I'd like a clip that allows for deeper carry. That's a usual complaint of mine with all knives that don't have a SOG Aegis or Buck Vantage style clip. I like what I like.
It would be a good idea to blacken the pocket clip, since it's much wider than what is usually found on an EDC knife. I feel that the matte stainless steel clip shows too much when it's in your pocket. Why advertise that you're carrying a knife?
The clip is reversible for tip up or tip down carry. It is, however, right side only.
The blade has a slight recurve. It's an attractive feature, and probably aids in cutting (somewhat). You'll find that it will make sharpening a bit harder.
There's no lanyard hole. This isn't a problem for me, but is seems as if lanyard holes are a standard feature today.
I would really like to see some jimping on the back of the blade.

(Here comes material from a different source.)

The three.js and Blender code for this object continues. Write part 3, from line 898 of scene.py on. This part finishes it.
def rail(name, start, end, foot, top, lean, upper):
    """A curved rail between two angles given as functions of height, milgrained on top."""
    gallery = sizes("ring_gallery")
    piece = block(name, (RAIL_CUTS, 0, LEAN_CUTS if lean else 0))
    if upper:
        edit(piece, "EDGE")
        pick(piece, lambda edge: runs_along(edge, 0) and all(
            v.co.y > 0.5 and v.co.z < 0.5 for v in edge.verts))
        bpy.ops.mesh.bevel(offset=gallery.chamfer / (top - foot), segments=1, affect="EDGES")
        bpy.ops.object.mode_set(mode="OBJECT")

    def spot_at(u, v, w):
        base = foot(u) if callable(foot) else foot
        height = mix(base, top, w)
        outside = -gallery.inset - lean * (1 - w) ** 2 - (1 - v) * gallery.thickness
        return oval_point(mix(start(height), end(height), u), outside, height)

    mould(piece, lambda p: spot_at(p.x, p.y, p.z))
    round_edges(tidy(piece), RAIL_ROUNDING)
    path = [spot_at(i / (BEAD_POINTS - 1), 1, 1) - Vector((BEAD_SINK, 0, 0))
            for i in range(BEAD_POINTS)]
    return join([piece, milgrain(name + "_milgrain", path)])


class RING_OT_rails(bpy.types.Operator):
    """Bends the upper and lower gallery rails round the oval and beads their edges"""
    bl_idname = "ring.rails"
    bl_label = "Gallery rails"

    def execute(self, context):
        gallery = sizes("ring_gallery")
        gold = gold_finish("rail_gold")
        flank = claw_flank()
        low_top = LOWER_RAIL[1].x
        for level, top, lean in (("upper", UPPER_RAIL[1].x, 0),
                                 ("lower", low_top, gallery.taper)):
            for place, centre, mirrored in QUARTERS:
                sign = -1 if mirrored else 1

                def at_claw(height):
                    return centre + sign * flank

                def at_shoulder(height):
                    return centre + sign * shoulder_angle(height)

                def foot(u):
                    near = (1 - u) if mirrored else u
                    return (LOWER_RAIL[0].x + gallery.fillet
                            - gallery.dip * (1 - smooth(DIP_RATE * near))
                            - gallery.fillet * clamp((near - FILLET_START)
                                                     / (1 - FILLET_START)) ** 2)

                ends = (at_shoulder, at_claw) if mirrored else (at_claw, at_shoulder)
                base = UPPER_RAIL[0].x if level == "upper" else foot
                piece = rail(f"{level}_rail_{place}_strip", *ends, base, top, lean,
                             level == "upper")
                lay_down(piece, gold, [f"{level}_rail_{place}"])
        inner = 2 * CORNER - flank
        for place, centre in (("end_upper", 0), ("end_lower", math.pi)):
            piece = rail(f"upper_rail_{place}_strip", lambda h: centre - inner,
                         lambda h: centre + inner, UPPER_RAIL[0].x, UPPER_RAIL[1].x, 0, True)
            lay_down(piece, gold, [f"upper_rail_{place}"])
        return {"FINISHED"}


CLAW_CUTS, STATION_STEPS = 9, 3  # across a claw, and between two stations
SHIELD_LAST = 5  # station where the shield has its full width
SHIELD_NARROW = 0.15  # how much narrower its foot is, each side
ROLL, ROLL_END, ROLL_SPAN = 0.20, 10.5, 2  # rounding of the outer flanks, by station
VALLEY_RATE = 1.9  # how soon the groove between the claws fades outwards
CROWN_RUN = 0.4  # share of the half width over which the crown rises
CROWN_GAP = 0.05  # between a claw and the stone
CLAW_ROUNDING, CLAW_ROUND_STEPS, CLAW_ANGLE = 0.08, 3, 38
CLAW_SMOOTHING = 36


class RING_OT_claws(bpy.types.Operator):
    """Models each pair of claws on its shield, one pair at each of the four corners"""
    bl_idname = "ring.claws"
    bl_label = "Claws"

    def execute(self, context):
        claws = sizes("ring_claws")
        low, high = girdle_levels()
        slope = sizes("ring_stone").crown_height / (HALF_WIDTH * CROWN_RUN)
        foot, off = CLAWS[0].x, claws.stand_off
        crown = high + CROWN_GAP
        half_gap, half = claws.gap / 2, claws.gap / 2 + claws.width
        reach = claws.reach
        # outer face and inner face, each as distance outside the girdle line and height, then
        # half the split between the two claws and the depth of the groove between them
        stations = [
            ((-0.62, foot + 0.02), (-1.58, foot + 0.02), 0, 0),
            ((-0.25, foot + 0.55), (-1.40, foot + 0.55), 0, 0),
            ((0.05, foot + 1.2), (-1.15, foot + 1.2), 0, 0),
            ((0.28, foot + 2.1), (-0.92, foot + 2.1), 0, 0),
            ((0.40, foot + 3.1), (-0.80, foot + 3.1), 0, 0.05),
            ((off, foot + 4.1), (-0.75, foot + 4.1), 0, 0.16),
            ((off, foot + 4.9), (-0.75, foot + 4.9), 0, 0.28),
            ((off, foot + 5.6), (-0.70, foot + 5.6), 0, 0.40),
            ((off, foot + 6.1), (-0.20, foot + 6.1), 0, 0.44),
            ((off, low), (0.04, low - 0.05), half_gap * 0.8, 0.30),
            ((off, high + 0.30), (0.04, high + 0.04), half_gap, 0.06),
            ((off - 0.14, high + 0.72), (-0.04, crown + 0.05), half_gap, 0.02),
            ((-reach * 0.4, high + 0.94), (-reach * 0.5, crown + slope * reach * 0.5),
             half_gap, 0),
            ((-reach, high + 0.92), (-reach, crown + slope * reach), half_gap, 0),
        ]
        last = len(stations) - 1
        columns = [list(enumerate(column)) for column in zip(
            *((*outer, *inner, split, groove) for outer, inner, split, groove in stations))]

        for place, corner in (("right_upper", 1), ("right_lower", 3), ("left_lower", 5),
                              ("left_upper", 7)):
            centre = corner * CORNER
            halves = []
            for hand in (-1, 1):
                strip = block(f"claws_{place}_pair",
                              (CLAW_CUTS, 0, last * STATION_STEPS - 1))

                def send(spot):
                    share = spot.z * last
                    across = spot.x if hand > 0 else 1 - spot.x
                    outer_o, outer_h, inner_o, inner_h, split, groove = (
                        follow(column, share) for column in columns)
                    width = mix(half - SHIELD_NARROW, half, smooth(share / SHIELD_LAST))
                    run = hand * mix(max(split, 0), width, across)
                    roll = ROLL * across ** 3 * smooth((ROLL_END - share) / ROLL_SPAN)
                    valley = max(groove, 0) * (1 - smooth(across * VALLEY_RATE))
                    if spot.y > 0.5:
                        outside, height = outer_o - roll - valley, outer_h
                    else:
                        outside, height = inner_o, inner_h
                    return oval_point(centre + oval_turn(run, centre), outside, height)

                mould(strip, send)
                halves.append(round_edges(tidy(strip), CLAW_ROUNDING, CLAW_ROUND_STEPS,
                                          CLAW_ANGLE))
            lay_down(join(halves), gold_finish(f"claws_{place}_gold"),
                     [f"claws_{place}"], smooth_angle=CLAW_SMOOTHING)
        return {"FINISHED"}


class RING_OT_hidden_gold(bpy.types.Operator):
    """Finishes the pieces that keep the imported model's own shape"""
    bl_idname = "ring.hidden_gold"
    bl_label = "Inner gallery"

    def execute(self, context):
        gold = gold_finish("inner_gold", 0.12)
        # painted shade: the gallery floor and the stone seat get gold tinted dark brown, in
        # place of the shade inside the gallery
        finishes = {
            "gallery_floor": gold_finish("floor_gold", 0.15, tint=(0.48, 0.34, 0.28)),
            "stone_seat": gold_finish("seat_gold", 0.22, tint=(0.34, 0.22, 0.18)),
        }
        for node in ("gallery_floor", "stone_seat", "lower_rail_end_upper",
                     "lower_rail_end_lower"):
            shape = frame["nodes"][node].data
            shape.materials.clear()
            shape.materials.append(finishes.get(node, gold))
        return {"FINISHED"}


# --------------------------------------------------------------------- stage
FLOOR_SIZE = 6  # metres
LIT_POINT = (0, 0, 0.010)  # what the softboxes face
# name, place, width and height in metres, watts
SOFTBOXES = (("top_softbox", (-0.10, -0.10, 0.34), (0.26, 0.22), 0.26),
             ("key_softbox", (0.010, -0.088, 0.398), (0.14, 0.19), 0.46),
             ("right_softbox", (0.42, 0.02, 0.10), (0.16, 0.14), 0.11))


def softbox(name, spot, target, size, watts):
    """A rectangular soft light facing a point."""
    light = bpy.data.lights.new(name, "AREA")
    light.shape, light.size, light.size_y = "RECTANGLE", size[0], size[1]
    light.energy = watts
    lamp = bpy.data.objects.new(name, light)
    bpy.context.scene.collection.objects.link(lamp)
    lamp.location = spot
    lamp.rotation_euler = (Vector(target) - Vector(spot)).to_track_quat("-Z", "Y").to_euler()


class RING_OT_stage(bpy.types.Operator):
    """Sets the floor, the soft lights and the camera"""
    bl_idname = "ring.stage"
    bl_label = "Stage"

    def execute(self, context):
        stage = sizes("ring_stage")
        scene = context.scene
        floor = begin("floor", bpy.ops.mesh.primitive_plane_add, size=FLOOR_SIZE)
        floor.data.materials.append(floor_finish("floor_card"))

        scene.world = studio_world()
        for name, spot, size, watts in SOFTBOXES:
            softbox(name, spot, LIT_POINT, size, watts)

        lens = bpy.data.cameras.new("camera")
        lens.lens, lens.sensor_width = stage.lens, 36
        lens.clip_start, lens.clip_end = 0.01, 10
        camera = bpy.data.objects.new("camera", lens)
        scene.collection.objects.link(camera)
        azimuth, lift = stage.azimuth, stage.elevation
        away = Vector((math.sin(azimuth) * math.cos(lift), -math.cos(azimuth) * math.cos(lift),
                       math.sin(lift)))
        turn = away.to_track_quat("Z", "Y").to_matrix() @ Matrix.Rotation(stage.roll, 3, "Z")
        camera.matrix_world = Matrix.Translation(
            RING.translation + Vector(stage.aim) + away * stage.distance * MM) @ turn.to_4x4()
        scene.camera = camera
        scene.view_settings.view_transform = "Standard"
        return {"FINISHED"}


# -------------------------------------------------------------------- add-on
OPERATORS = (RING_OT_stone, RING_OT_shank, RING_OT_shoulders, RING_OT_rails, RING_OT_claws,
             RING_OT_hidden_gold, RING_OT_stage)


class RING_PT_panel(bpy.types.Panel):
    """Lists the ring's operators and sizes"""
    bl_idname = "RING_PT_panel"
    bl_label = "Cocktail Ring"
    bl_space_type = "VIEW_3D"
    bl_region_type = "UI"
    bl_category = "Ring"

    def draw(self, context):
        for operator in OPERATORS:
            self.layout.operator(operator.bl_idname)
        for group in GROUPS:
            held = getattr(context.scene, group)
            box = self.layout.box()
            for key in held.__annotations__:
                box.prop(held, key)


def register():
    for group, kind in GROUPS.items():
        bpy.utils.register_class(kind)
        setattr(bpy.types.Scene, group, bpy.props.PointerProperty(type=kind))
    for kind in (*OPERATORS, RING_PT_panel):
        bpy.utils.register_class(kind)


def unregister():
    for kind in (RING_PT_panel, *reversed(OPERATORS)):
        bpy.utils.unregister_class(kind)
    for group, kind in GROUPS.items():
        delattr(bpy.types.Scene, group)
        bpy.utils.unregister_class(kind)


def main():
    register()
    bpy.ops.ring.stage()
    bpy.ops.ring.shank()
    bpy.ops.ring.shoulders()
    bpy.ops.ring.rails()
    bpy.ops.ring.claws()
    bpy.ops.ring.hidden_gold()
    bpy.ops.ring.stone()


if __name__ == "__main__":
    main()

Traction is OK, but I wouldn't use the word excellent. The handle texture is decent, but could probably be a bit better. Jimping on the blade and along the back of the handle would go a long way towards providing more traction.
In spite of the things that I listed in the Cons category, I don't really have a lot of real complaints about this assisted opener. The Kershaw Clash is a budget knife, and if you want a Benchmade Griptilian then you can expect to pay for it. I think that this is an excellent $25 (or so) choice. My complaints would be more valid if this was a more expensive knife. You get what you pay for, and I believe that Kershaw did a good job with the Clash. At the current price point, it's a bargain.
The OSO Sweet, Volt II, and Clash are all good picks for the money. If you're on a budget, lose, or break your knives then these are all great choices. I find that the Clash is the most solid feeling of the three, and is also the most comfortable in the hand . It would be my first choice among these Kershaws if I had to use a knife a lot. As I carry an EDC knife much more than I use one, I'd pick the Volt II over the other two budget blades.
That's it for this review. The Clash is going back into my wife's camelback. An extra ounce or two isn't going to matter when she's on the bike, and the large handle and easy deployment will be appreciated if she ever needs this blade.